Lines after the one containing "RETURN_OFFSET = STAKE_WIRE" are to be omitted; print exactly each line from the start of the records up to and including it.

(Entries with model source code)
——————————
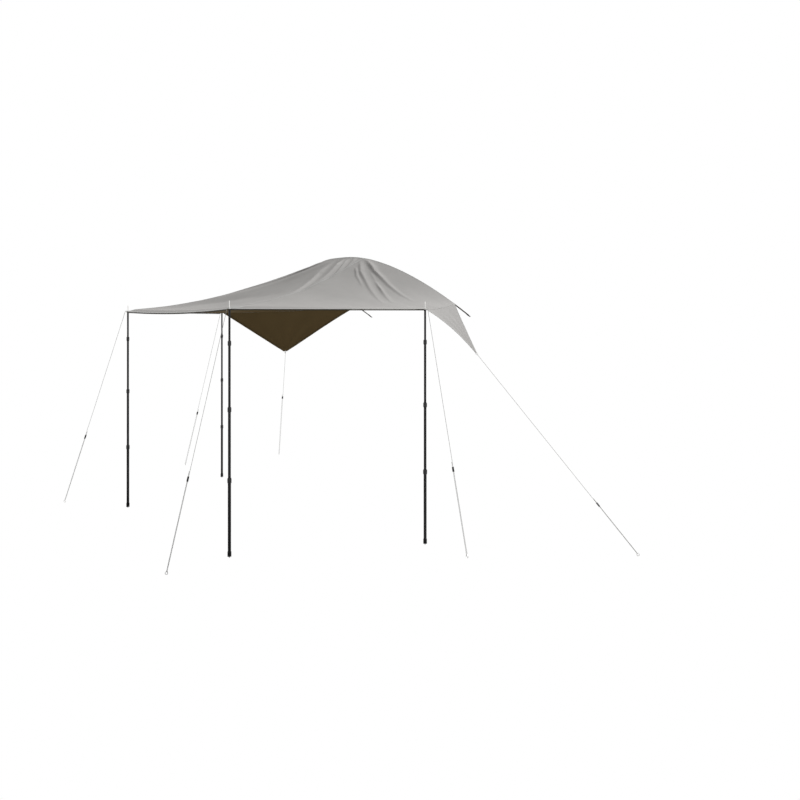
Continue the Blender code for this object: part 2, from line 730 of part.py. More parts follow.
def tensioner_mesh():
    """A rounded slider with two bores along Z, for the line and its return."""
    bm = bmesh.new()
    bmesh.ops.create_cube(bm, size=1, matrix=Matrix.Diagonal((*TENSIONER, 1)))
    long = [e for e in bm.edges if abs((e.verts[0].co - e.verts[1].co).z) > TENSIONER.z / 2]
    bmesh.ops.bevel(bm, geom=long, offset=TENSIONER_ROUND, segments=3, profile=0.5,
                    affect="EDGES", material=-1)
    body = cutter("tensioner_body", mesh_of(bm, "tensioner_body"), Matrix())
    for side in (-1, 1):
        bore = cylinder_mesh("bore", CORD_RADIUS + CORD_ROOM, 2 * TENSIONER.z, 12)
        place = Matrix.Translation((side * RETURN_OFFSET, 0, 0))
        boolean(body, cutter(f"tensioner_bore_{side}", bore, place), "DIFFERENCE")
    mesh = settled_mesh(body)
    mesh.materials.clear()
    mesh.materials.append(BLACK_PLASTIC)
    return mesh


RETURN_OFFSET = STAKE_WIRE + CORD_ROOM + CORD_RADIUS


def guy_line(name, stake, tensioner):
    """A line from a pole or a wing to its stake, with the tensioner on it."""
    across, inward = STAKE_OFFSETS[name]
    out = Vector((across, inward, 0)).normalized()
    aside = UP.cross(out)
    sign = 1 if name.endswith("right") else -1
    if name in POLES:
        start = Vector((*POLES[name], 0))
    else:
        start = Vector((sign * wing_tip(sign).x, wing_tip(sign).y, 0))
    ring = start + Vector((across, inward, STAKE_RING_RADIUS + STAKE_WIRE))
    if name in POLES:
        top, leave = spike_eye(start.x, start.y, out, aside, ring)
    else:
        top, leave = tip_eye(tip_hole(sign), ring, wing_normal(sign))
    line = (ring - leave).normalized()
    wire = ring - line * STAKE_RING_RADIUS
    if (top[-1] - leave).dot(aside) < 0:
        aside.negate()
    turn = arc(wire, aside, line, RETURN_OFFSET, 0, math.pi, 6)
    run = (turn[0] - top[-1]).normalized()
    back = LOOP_LENGTHS[name]
    end = turn[-1] - run * (back + TENSIONER.z / 2 + CORD_TAIL)
    cord(f"{name}_guy_line", top + turn + [end])
    place = axes_matrix(wire - run * back, aside, -run)
    add_object(f"{name}_tensioner", tensioner, None, place)
    shaft = UP * math.cos(STAKE_LEAN) + out * math.sin(STAKE_LEAN)
    add_object(f"{name}_stake", stake, None, axes_matrix(ring, out, shaft))
    if name not in POLES:
        hole = tip_hole(sign)
        to_ring = (ring - hole).normalized()
        mesh = ring_mesh(f"{name}_tip_ring", TIP_RING_RADIUS, TIP_RING_WIRE)
        middle = hole + to_ring * TIP_RING_RADIUS
        axis = to_ring.cross(wing_normal(sign))
        add_object(f"{name}_tip_ring", mesh, STEEL, axes_matrix(middle, to_ring, axis))


canopy()
for corner in POLES:
    corner_patch(corner, 1 if corner.endswith("right") else -1, corner.startswith("front"))
arch_band()
arch_clip("arch_clip_right", 1)
arch_clip("arch_clip_left", -1)
for corner, (pole_x, pole_y) in POLES.items():
    pole(corner, pole_x, pole_y)
STAKE = stake_mesh()
SLIDER = tensioner_mesh()
for line_name in STAKE_OFFSETS:
    guy_line(line_name, STAKE, SLIDER)

# From the layout's place on the ground to the origin on the band
ORIGIN = arch_point(math.pi / 2, BAND_OFFSET + BAND_WIDTH / 2) + ARCH_NORMAL * BAND / 2
for laid in AWNING.objects[:] + CUTTERS.objects[:]:
    laid.matrix_world = Matrix.Translation(-ORIGIN) @ laid.matrix_world
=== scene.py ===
"""Looks of the pitched rooftop tent awning: cloth, webbing, poles, cords and stakes."""

import math

import bmesh
import bpy
import numpy as np
from mathutils import Matrix, Vector


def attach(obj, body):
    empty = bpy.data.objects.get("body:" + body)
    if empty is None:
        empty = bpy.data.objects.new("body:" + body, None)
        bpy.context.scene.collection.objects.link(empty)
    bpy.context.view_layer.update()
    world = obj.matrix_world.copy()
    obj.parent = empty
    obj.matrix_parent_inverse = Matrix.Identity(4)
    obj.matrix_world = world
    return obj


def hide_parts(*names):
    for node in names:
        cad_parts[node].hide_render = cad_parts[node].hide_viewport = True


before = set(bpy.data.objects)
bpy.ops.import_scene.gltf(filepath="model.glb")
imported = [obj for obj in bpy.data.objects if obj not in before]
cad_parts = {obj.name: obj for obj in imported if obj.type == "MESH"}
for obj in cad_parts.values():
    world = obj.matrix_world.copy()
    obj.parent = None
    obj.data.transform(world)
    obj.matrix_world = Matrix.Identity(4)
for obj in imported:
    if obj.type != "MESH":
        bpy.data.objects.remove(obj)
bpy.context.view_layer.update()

UP = Vector((0, 0, 1))


# Viewpoint and studio
# The awning is seen from in front and from its right, a little below its corners. It stands on a
# pale floor, under a soft sun from behind and a dim, even sky.

ORIGIN = Vector((0, 0.474905, 2.782851))     # from the ground between the side poles to the arch's top
CAMERA_SPOT = Vector((7.168, -4.719, 2.046))     # from the same place on the ground
CAMERA_TURN = math.radians(49.57)
LENS = 34.29
LENS_SHIFT = -0.0973
SUN_STRENGTH = 4.6
SUN_WAY = Vector((-0.16, 0.64, 0.75))        # from the awning towards the sun
SUN_SPREAD = math.radians(5)
SKY_STRENGTH = 0.23
FLOOR_REACH = 70

camera = bpy.data.objects.new("camera", bpy.data.cameras.new("camera"))
bpy.context.scene.collection.objects.link(camera)
camera.data.sensor_width = 36
camera.data.lens = LENS
camera.data.shift_y = LENS_SHIFT
camera.data.clip_end = 200
camera.location = CAMERA_SPOT - ORIGIN
camera.rotation_euler = (math.radians(90), 0, CAMERA_TURN)
bpy.context.scene.camera = camera
bpy.context.scene.view_settings.view_transform = "Standard"

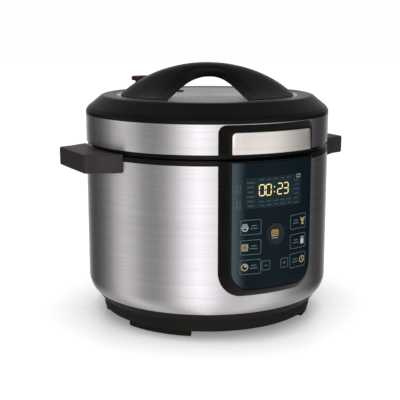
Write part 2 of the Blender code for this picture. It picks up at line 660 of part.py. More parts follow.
——————————
Expected answer:
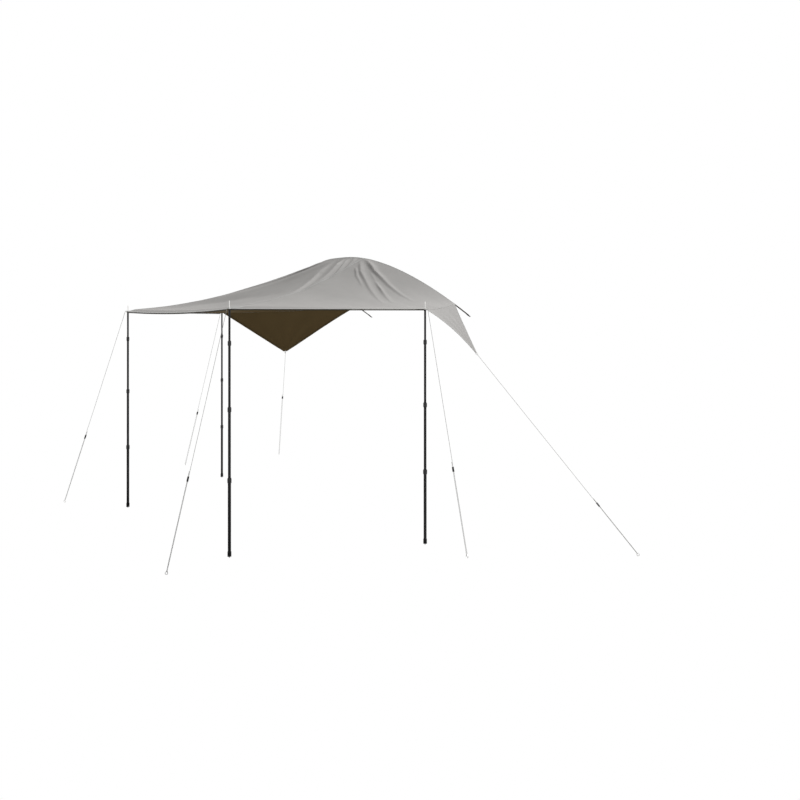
Continue the Blender code for this object: part 2, from line 730 of part.py. More parts follow.
def tensioner_mesh():
    """A rounded slider with two bores along Z, for the line and its return."""
    bm = bmesh.new()
    bmesh.ops.create_cube(bm, size=1, matrix=Matrix.Diagonal((*TENSIONER, 1)))
    long = [e for e in bm.edges if abs((e.verts[0].co - e.verts[1].co).z) > TENSIONER.z / 2]
    bmesh.ops.bevel(bm, geom=long, offset=TENSIONER_ROUND, segments=3, profile=0.5,
                    affect="EDGES", material=-1)
    body = cutter("tensioner_body", mesh_of(bm, "tensioner_body"), Matrix())
    for side in (-1, 1):
        bore = cylinder_mesh("bore", CORD_RADIUS + CORD_ROOM, 2 * TENSIONER.z, 12)
        place = Matrix.Translation((side * RETURN_OFFSET, 0, 0))
        boolean(body, cutter(f"tensioner_bore_{side}", bore, place), "DIFFERENCE")
    mesh = settled_mesh(body)
    mesh.materials.clear()
    mesh.materials.append(BLACK_PLASTIC)
    return mesh


RETURN_OFFSET = STAKE_WIRE + CORD_ROOM + CORD_RADIUS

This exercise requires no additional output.